Set problem: Each line containing the word "code" needs to be copied.
══════
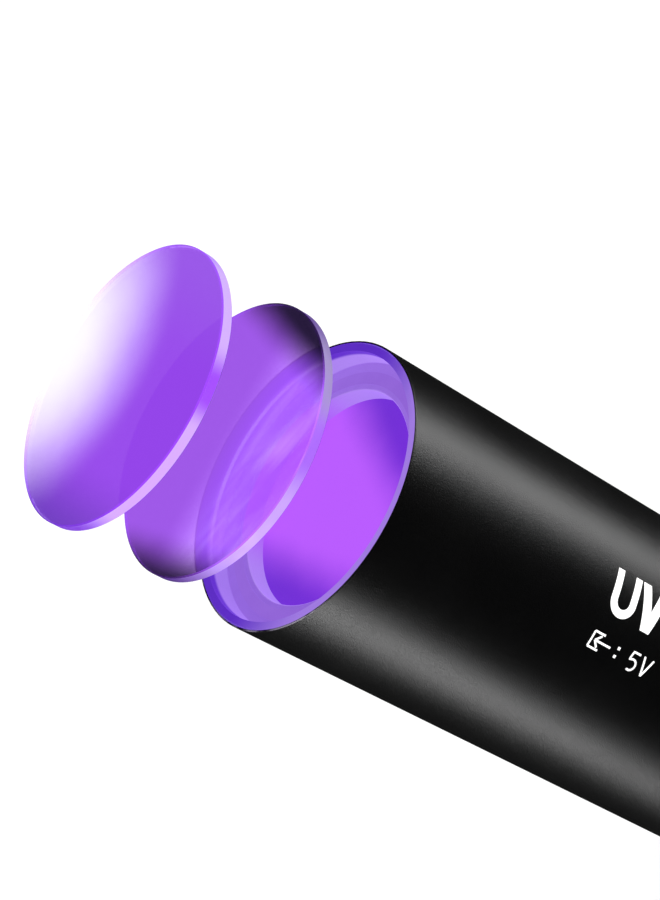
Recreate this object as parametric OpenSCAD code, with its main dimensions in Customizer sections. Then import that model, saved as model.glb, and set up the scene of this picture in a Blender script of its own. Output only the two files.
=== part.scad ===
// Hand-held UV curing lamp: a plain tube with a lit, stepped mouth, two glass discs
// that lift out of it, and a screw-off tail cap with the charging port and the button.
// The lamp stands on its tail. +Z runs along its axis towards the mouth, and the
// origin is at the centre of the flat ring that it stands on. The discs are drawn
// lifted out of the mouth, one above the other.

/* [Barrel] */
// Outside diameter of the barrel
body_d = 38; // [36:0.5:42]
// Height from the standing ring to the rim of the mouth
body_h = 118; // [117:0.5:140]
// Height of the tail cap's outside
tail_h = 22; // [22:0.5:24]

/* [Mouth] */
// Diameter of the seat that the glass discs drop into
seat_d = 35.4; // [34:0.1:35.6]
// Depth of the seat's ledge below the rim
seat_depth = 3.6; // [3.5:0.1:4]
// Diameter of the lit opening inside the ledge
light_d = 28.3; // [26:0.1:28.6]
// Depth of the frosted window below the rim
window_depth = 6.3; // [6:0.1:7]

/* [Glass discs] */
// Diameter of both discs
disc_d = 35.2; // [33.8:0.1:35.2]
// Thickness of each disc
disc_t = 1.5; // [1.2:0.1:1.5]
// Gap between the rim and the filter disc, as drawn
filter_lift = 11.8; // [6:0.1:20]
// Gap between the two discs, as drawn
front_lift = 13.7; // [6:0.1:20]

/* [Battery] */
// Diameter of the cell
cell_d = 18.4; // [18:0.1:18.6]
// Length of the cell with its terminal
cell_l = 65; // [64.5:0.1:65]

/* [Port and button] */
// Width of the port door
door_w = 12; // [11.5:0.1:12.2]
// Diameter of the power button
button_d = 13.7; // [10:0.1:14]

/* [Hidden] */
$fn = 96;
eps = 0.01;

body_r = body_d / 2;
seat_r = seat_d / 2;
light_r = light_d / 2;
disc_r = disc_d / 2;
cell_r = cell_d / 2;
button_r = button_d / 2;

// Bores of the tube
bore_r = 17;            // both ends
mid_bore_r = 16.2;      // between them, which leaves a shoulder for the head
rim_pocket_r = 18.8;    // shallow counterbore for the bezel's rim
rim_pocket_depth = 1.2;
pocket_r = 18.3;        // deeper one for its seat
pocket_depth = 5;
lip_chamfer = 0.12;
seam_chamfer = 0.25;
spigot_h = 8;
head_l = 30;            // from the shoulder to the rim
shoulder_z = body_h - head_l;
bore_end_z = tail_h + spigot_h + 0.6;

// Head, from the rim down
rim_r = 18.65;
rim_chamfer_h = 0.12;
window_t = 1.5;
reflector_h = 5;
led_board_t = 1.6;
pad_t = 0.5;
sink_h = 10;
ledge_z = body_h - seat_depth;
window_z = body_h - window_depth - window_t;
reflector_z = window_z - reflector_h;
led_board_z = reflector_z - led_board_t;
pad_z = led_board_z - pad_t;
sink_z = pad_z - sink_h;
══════
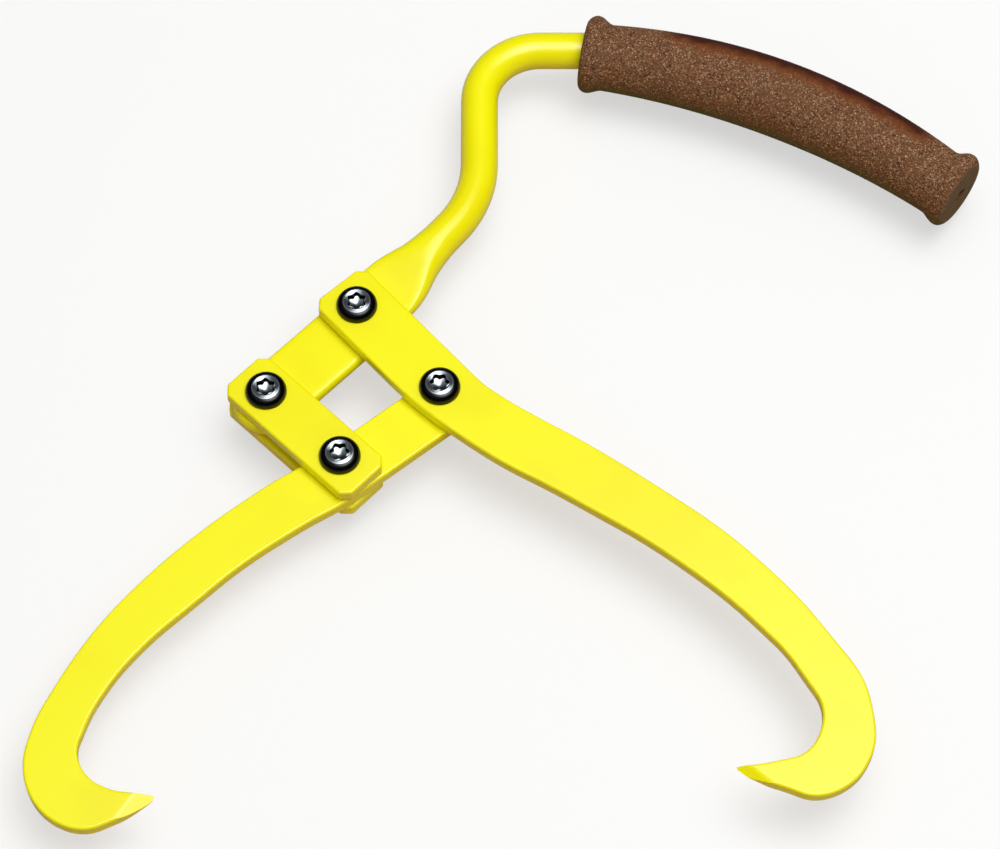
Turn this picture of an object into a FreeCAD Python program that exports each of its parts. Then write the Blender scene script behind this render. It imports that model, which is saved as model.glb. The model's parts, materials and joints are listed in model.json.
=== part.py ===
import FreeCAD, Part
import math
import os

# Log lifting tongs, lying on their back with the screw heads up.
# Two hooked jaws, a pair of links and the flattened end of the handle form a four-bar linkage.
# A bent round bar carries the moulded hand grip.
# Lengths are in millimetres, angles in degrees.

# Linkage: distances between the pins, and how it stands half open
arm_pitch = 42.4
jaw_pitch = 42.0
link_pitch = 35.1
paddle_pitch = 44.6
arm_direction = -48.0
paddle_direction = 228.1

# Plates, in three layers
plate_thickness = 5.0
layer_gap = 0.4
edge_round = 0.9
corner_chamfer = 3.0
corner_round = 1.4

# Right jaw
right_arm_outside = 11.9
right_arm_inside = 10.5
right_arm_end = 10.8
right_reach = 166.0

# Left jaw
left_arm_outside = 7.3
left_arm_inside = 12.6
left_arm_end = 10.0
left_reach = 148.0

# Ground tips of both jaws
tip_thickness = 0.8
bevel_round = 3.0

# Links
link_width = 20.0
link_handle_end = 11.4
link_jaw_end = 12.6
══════
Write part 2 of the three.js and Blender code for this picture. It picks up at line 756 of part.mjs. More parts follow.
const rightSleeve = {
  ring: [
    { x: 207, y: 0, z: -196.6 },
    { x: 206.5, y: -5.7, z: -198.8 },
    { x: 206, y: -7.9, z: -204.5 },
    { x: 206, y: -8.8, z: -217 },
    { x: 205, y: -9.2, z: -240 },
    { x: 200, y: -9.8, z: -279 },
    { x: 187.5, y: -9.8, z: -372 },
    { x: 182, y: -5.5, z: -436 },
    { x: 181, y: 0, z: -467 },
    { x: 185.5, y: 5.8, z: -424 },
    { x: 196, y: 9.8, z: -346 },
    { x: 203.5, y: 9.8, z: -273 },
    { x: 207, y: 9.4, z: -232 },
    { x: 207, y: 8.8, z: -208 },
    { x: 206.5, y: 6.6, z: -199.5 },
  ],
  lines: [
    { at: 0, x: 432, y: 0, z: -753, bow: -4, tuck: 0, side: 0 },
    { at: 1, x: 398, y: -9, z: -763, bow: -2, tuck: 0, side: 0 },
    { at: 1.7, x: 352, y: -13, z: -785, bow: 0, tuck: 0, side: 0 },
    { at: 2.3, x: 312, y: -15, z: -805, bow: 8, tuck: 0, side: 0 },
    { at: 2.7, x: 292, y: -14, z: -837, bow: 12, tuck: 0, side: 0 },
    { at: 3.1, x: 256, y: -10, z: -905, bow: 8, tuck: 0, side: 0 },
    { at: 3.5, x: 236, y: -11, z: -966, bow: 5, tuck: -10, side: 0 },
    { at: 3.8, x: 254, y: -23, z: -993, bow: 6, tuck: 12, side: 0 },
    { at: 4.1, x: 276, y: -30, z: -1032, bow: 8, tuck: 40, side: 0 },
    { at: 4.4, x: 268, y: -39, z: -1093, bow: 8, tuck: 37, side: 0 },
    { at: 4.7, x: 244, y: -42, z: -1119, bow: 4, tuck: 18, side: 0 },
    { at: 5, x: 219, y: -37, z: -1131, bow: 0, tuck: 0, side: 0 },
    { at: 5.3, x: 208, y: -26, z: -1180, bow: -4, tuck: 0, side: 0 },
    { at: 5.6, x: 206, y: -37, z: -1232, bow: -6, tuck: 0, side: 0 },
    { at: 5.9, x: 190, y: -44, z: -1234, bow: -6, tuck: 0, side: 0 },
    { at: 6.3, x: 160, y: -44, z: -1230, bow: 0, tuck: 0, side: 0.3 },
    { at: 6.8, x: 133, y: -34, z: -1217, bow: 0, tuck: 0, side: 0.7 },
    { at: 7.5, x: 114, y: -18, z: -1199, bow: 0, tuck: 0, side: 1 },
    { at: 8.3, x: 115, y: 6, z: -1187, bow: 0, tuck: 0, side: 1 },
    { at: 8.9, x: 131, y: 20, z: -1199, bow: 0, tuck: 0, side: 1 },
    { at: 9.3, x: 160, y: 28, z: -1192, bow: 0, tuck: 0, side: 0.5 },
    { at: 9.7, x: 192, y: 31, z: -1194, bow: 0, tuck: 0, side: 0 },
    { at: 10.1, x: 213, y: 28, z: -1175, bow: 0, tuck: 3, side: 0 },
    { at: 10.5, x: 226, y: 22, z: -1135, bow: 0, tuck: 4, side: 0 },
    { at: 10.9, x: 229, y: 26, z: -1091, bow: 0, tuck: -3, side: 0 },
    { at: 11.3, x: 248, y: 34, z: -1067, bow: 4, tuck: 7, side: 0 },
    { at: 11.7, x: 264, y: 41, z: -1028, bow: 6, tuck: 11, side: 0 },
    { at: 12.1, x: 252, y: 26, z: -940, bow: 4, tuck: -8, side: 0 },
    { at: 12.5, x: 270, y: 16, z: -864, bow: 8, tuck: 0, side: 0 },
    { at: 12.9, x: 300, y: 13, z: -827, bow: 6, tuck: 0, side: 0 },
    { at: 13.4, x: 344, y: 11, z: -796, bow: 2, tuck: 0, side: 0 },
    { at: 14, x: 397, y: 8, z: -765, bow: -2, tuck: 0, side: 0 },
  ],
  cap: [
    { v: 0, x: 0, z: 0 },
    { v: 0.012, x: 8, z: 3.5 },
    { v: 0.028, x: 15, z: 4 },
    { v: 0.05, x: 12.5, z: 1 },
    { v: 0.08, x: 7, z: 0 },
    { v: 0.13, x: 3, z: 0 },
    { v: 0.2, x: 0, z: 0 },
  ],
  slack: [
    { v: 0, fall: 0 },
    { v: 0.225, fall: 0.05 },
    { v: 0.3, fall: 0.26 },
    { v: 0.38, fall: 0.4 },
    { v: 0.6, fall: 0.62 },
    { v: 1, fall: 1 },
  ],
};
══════
Complete output:
Recreate this object as parametric OpenSCAD code, with its main dimensions in Customizer sections. Then import that model, saved as model.glb, and set up the scene of this picture in a Blender script of its own. Output only the two files.
Write part 2 of the three.js and Blender code for this picture. It picks up at line 756 of part.mjs. More parts follow.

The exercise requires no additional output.